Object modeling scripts
^^^^^^^^

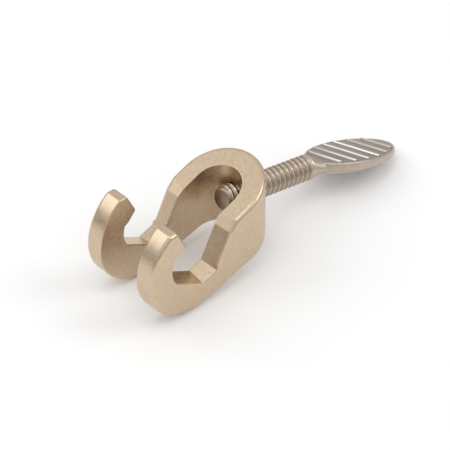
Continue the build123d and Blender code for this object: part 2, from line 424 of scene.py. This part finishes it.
def build_handle(cad_screw, material):
    """Neck and paddle: the CAD screw without its shank, and with lower ribs."""
    mesh = bmesh.new()
    mesh.from_mesh(cad_screw.data)
    bmesh.ops.remove_doubles(mesh, verts=mesh.verts, dist=WELD_DISTANCE)

    def on_shank(vertex):
        return (vertex.co - SCREW_TIP).dot(SCREW_AXIS) < THREAD_LENGTH + SHANK_MARGIN

    shank = [face for face in mesh.faces if all(on_shank(vertex) for vertex in face.verts)]
    bmesh.ops.delete(mesh, geom=shank, context="FACES")
    bmesh.ops.holes_fill(mesh, edges=[edge for edge in mesh.edges if edge.is_boundary])
    for vertex in mesh.verts:
        vertex.co = lower_rib(vertex.co)
    return add_piece("screw_handle", mesh, material, HANDLE_SHARP_ANGLE)


def build_floor(level):
    """Wide floor just under the part."""
    bpy.ops.mesh.primitive_plane_add(size=FLOOR_SIZE, location=(0, 0, level))
    floor = bpy.context.object
    floor.name = "floor"
    floor.data.materials.append(floor_material())


def build_lamp(name, place, size, power):
    """Soft square lamp that looks at the part."""
    data = bpy.data.lights.new(name, "AREA")
    data.size = size
    data.energy = power
    lamp = bpy.data.objects.new(name, data)
    lamp.location = place
    lamp.rotation_mode = "QUATERNION"
    lamp.rotation_quaternion = (LAMP_TARGET - place).to_track_quat("-Z", "Y")
    bpy.context.scene.collection.objects.link(lamp)


def build_world():
    """Soft sky, darker near the horizon, which draws lines along rounded edges."""
    world = bpy.data.worlds.new("studio")
    bpy.context.scene.world = world
    world.use_nodes = True
    tree = world.node_tree
    background = tree.nodes["Background"]
    split = node(tree, "ShaderNodeSeparateXYZ")
    tree.links.new(node(tree, "ShaderNodeTexCoord").outputs["Generated"], split.inputs[0])
    tree.links.new(ramp(tree, split.outputs["Z"], SKY), background.inputs["Color"])
    background.inputs["Strength"].default_value = SKY_STRENGTH


def build_camera():
    """Camera of the photograph."""
    data = bpy.data.cameras.new("camera")
    data.sensor_width = SENSOR_WIDTH
    data.lens = FOCAL_PIXELS / PHOTO_SIZE * SENSOR_WIDTH
    data.shift_x = (PHOTO_SIZE / 2 - CENTRE_X) / PHOTO_SIZE
    data.shift_y = (CENTRE_Y - PHOTO_SIZE / 2) / PHOTO_SIZE
    data.clip_start = CLIP_START
    data.clip_end = CLIP_END
    camera = bpy.data.objects.new("camera", data)
    turn = Matrix((CAMERA_RIGHT, CAMERA_UP, CAMERA_BACK)).transposed()
    camera.matrix_world = Matrix.Translation(CAMERA_PLACE) @ turn.to_4x4()
    bpy.context.scene.collection.objects.link(camera)
    bpy.context.scene.camera = camera


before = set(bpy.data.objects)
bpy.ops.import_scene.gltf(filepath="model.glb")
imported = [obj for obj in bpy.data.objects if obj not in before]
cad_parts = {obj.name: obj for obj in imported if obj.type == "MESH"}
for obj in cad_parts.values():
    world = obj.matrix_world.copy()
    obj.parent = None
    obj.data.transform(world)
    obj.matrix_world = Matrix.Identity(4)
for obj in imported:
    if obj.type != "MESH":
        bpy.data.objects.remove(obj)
cad_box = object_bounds()

body_metal = metal(
    "body_metal",
    light=(0.66, 0.52, 0.37),
    dark=(0.6, 0.47, 0.33),
    wear_and_highlight=(0.88, 0.79, 0.65),
    roughness=0.29,
    dimple=0.13,
    grain=0.28,
)
thread_metal = metal(
    "thread_metal",
    light=(0.7, 0.58, 0.465),
    dark=(0.54, 0.445, 0.36),
    wear_and_highlight=(0.84, 0.75, 0.64),
    roughness=0.34,
    dimple=0.2,
    grain=0.3,
    marks=[(thread_grooves, (0.35, 0.28, 0.215))],
)
handle_metal = metal(
    "handle_metal",
    light=(0.62, 0.525, 0.445),
    dark=(0.47, 0.395, 0.33),
    wear_and_highlight=(0.8, 0.72, 0.64),
    roughness=0.42,
    dimple=0.2,
    grain=0.3,
    # Marks: painted shade on the paddle's faces, and a painted highlight along its ribs
    marks=[(paddle_face_shade, (0.38, 0.335, 0.295)), (rib_highlight, (0.95, 0.9, 0.83))],
)

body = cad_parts["clamp_body"]
body.data.materials.clear()
body.data.materials.append(body_metal)

thread = build_thread(thread_metal)
handle = build_handle(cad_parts["thumb_screw"], handle_metal)
for piece in (thread, handle):
    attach(piece, "screw")
    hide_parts("thumb_screw")

build_floor(cad_box[0].z - FLOOR_GAP)
build_world()
for lamp in LAMPS:
    build_lamp(*lamp)
build_camera()
bpy.context.scene.view_settings.view_transform = "Standard"
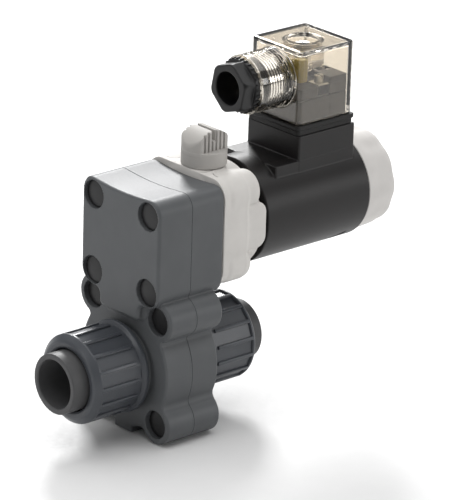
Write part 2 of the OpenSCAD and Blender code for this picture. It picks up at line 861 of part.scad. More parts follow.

^^^^^^^^

### [DIRECTIONS]
Print exactly, and only, the lines beginning at the top of the listing and ending at the line with "bpy.context.scene.collection.objects.link(lamp)".

### [ANSWER IN FULL]
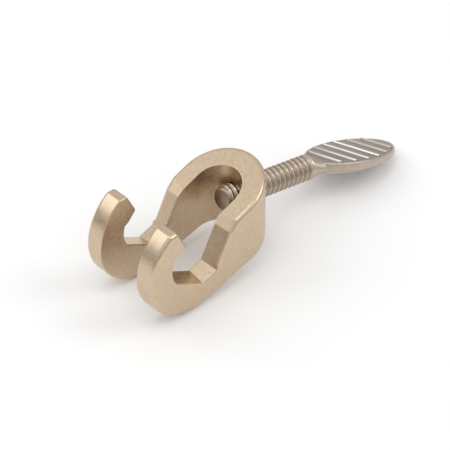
Continue the build123d and Blender code for this object: part 2, from line 424 of scene.py. This part finishes it.
def build_handle(cad_screw, material):
    """Neck and paddle: the CAD screw without its shank, and with lower ribs."""
    mesh = bmesh.new()
    mesh.from_mesh(cad_screw.data)
    bmesh.ops.remove_doubles(mesh, verts=mesh.verts, dist=WELD_DISTANCE)

    def on_shank(vertex):
        return (vertex.co - SCREW_TIP).dot(SCREW_AXIS) < THREAD_LENGTH + SHANK_MARGIN

    shank = [face for face in mesh.faces if all(on_shank(vertex) for vertex in face.verts)]
    bmesh.ops.delete(mesh, geom=shank, context="FACES")
    bmesh.ops.holes_fill(mesh, edges=[edge for edge in mesh.edges if edge.is_boundary])
    for vertex in mesh.verts:
        vertex.co = lower_rib(vertex.co)
    return add_piece("screw_handle", mesh, material, HANDLE_SHARP_ANGLE)


def build_floor(level):
    """Wide floor just under the part."""
    bpy.ops.mesh.primitive_plane_add(size=FLOOR_SIZE, location=(0, 0, level))
    floor = bpy.context.object
    floor.name = "floor"
    floor.data.materials.append(floor_material())


def build_lamp(name, place, size, power):
    """Soft square lamp that looks at the part."""
    data = bpy.data.lights.new(name, "AREA")
    data.size = size
    data.energy = power
    lamp = bpy.data.objects.new(name, data)
    lamp.location = place
    lamp.rotation_mode = "QUATERNION"
    lamp.rotation_quaternion = (LAMP_TARGET - place).to_track_quat("-Z", "Y")
    bpy.context.scene.collection.objects.link(lamp)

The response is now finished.